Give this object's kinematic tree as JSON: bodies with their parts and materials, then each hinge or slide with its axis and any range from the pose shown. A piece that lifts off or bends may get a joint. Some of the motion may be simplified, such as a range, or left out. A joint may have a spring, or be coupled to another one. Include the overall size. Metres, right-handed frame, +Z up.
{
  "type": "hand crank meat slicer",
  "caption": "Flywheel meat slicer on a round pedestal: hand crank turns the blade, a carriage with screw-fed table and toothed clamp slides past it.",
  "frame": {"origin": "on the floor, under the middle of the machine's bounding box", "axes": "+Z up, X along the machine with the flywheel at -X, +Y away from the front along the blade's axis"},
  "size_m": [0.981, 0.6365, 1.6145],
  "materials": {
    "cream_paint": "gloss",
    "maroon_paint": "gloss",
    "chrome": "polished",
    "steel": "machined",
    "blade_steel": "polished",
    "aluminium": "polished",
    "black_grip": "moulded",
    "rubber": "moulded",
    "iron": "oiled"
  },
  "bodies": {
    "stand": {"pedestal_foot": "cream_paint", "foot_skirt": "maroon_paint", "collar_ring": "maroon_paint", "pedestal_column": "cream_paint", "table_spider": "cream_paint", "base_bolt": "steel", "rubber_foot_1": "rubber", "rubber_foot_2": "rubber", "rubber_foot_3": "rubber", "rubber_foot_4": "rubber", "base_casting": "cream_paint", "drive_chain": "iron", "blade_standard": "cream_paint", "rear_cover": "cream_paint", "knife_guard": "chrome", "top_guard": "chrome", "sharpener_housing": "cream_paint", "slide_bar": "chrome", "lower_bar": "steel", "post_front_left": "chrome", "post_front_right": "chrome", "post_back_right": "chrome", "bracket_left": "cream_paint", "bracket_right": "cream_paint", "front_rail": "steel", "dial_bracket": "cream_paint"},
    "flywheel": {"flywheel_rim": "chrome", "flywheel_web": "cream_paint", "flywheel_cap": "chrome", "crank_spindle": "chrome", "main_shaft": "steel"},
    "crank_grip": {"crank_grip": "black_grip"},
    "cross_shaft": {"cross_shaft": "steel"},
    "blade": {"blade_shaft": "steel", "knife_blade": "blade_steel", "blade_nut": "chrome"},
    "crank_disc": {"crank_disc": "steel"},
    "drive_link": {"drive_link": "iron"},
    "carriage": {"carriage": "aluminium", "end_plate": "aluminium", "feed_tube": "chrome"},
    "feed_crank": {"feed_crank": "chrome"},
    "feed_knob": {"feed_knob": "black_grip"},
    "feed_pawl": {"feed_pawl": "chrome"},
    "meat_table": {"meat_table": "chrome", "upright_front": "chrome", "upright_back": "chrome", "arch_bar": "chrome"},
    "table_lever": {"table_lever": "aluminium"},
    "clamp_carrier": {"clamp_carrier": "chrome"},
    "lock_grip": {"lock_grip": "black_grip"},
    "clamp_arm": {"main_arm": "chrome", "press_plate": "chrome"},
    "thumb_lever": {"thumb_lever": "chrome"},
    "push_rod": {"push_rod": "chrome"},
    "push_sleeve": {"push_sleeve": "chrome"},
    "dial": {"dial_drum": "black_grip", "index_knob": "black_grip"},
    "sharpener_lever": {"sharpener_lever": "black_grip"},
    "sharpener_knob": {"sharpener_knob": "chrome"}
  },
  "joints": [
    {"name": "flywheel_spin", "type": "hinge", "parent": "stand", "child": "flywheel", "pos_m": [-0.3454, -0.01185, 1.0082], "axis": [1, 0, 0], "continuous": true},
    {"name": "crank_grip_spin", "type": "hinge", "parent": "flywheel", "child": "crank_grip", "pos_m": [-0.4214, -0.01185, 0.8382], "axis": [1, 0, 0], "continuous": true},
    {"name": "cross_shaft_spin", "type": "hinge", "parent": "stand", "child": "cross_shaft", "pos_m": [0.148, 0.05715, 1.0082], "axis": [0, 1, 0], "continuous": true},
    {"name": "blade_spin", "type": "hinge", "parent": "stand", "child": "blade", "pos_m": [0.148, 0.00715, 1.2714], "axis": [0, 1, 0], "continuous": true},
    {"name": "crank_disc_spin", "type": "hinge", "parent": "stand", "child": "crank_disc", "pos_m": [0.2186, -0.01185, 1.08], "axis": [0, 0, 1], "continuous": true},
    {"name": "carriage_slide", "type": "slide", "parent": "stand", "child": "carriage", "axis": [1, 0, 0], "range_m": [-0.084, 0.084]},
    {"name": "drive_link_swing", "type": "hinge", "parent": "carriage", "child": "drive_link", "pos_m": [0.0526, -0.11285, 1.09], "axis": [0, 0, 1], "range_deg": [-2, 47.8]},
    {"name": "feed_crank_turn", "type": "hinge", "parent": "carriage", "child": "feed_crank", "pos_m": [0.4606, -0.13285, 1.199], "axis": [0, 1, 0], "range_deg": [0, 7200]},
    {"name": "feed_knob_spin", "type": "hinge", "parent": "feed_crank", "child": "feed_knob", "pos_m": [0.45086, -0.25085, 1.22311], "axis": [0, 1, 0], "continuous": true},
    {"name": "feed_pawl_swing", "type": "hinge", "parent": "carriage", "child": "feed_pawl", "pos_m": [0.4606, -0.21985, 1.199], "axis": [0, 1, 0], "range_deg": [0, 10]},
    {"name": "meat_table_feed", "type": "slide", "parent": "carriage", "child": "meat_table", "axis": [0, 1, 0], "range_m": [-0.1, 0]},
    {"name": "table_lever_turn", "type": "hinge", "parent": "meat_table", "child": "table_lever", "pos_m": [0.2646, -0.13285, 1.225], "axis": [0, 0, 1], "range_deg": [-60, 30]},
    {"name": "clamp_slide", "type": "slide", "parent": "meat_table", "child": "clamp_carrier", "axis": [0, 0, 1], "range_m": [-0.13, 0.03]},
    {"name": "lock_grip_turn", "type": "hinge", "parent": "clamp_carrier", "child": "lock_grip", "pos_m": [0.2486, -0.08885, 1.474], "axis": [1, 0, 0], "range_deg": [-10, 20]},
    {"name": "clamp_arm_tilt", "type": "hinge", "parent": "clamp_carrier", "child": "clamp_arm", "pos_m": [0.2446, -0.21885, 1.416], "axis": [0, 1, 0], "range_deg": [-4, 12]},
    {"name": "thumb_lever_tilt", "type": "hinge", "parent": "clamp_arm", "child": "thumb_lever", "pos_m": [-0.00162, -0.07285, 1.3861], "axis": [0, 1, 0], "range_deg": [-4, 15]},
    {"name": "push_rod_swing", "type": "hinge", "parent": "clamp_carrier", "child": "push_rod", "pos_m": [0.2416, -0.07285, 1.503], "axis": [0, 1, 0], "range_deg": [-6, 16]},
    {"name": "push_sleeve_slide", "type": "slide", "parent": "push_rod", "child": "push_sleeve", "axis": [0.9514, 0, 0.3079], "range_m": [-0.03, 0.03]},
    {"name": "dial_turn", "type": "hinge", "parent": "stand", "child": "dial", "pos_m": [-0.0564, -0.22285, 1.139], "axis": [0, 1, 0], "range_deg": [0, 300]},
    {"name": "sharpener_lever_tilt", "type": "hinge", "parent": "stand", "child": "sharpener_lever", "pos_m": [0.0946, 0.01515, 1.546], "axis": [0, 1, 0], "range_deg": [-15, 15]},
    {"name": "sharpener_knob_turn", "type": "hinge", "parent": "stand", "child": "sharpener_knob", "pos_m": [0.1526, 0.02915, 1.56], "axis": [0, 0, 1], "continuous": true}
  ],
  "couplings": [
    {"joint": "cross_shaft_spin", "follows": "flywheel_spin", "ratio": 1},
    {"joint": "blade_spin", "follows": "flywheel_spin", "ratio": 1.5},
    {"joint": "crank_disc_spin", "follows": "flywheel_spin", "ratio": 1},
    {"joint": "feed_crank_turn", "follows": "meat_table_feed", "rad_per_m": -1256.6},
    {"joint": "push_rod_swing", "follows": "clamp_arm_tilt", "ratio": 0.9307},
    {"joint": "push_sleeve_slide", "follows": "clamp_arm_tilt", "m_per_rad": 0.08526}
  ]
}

...

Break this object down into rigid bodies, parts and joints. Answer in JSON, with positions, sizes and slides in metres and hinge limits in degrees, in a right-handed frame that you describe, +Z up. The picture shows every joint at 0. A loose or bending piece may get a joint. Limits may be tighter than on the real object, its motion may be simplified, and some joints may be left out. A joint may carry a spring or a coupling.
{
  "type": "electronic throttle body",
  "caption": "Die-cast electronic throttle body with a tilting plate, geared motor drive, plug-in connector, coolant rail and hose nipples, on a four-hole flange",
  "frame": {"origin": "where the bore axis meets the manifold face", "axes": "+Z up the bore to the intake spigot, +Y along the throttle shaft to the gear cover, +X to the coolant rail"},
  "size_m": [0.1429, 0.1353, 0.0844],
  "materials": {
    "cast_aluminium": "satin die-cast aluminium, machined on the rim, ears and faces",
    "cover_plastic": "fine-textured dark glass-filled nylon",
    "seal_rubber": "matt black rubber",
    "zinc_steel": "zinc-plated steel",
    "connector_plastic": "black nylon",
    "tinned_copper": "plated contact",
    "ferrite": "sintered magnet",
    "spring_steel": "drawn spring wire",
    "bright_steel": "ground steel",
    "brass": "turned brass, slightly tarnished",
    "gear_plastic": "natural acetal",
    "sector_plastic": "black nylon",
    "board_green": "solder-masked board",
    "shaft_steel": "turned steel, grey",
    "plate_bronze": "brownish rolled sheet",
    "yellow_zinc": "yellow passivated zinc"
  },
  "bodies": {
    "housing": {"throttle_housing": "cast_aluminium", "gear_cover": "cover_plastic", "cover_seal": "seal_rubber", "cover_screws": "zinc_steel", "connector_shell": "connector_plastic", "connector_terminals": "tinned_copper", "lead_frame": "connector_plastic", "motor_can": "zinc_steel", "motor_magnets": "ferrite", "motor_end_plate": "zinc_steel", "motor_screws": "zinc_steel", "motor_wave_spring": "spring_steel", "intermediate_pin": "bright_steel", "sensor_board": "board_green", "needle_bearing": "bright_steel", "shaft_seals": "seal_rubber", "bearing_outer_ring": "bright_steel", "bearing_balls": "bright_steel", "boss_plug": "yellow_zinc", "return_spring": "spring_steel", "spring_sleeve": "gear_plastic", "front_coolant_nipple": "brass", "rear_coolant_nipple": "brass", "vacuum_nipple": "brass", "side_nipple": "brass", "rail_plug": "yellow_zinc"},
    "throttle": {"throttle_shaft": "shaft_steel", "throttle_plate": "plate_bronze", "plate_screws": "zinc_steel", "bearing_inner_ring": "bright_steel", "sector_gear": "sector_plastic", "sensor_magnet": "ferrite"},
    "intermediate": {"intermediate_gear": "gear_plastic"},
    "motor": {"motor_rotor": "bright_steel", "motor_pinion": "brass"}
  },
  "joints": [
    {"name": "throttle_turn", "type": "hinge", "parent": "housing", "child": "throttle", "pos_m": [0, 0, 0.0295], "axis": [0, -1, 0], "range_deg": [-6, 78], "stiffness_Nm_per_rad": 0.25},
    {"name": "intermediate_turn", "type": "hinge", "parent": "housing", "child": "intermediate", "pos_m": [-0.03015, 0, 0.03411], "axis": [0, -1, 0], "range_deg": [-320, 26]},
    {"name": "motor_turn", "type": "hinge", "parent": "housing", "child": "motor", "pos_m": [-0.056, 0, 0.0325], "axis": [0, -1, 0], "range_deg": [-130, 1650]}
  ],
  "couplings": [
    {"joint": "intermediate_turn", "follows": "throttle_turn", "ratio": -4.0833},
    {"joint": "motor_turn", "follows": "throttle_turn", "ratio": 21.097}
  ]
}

* * *

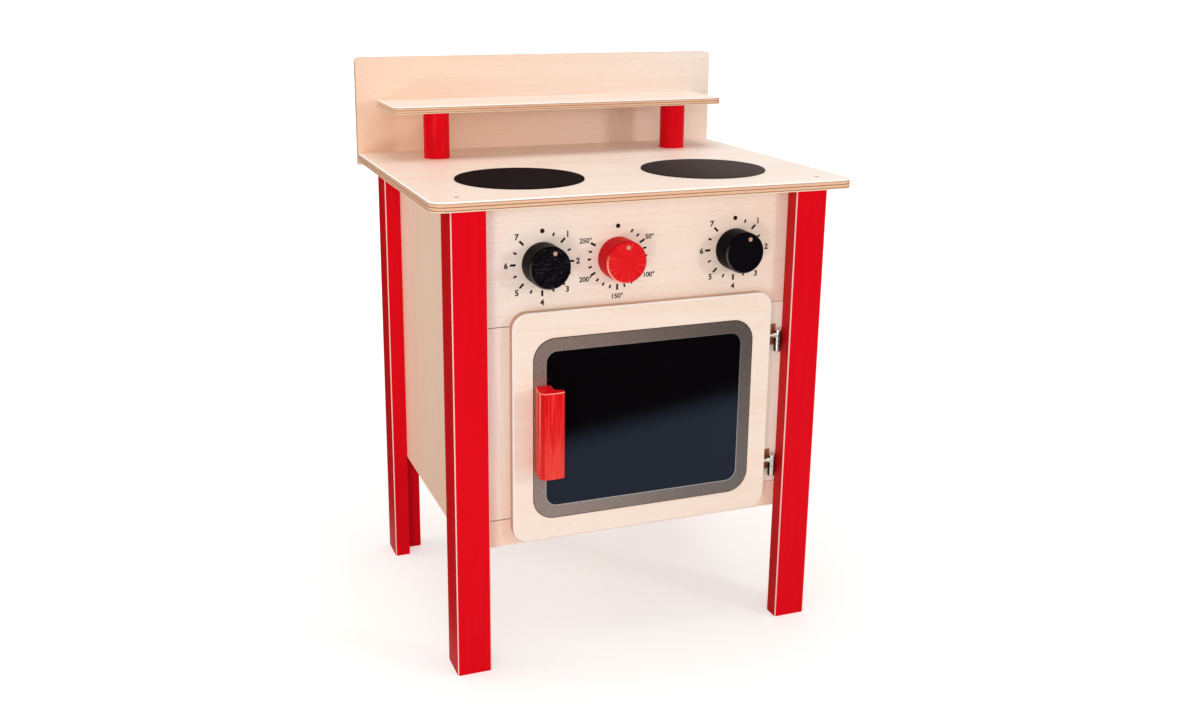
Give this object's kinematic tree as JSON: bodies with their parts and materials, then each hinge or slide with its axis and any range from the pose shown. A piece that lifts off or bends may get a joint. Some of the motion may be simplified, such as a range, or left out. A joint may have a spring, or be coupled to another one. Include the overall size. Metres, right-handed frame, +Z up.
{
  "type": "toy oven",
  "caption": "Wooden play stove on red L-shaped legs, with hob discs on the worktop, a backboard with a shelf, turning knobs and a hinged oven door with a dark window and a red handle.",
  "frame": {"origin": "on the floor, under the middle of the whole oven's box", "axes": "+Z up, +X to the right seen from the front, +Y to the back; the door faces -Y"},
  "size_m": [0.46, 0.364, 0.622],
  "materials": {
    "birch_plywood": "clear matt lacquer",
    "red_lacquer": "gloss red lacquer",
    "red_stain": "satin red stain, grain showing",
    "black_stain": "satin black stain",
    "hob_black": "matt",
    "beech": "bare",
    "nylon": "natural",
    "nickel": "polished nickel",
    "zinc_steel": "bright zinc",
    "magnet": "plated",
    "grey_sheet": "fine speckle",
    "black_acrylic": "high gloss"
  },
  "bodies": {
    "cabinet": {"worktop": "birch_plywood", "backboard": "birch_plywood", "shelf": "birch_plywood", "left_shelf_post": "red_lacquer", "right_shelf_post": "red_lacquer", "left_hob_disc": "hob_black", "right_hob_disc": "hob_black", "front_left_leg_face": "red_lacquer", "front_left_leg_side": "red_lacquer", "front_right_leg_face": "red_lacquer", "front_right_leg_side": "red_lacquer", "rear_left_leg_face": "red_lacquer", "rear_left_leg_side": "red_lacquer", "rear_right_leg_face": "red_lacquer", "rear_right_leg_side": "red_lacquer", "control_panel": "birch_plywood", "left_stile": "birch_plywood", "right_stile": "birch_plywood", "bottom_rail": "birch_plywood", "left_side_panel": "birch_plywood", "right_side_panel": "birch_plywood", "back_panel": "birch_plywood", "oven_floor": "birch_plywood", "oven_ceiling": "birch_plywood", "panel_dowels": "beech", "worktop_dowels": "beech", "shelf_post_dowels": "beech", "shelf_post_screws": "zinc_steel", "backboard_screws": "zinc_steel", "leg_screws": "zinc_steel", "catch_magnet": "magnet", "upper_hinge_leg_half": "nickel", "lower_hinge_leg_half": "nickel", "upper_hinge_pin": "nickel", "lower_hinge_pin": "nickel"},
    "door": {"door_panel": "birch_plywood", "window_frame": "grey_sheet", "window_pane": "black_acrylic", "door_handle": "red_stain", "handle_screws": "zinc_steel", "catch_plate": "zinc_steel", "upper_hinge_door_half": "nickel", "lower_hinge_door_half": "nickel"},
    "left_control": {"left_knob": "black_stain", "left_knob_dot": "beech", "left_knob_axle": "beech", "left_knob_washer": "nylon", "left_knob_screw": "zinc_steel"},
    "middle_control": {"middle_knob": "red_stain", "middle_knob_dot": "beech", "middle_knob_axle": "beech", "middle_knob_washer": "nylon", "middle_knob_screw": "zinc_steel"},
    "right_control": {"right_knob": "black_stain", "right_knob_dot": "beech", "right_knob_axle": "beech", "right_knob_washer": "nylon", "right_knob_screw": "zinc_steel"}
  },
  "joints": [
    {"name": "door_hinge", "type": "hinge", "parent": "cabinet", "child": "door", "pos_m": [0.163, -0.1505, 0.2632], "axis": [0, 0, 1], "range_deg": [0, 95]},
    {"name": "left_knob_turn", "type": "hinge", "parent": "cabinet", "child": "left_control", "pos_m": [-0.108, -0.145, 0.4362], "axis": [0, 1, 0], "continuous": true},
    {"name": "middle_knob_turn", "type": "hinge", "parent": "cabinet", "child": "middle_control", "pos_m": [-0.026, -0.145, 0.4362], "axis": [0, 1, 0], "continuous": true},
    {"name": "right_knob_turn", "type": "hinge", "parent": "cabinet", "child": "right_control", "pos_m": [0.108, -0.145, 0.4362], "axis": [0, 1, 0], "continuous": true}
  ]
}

* YOUR INSTRUCTIONS *
Reply with the number of lines in the preceding entries that contain "slides", and no other words.

* OUTPUT FOR THIS EXERCISE *
2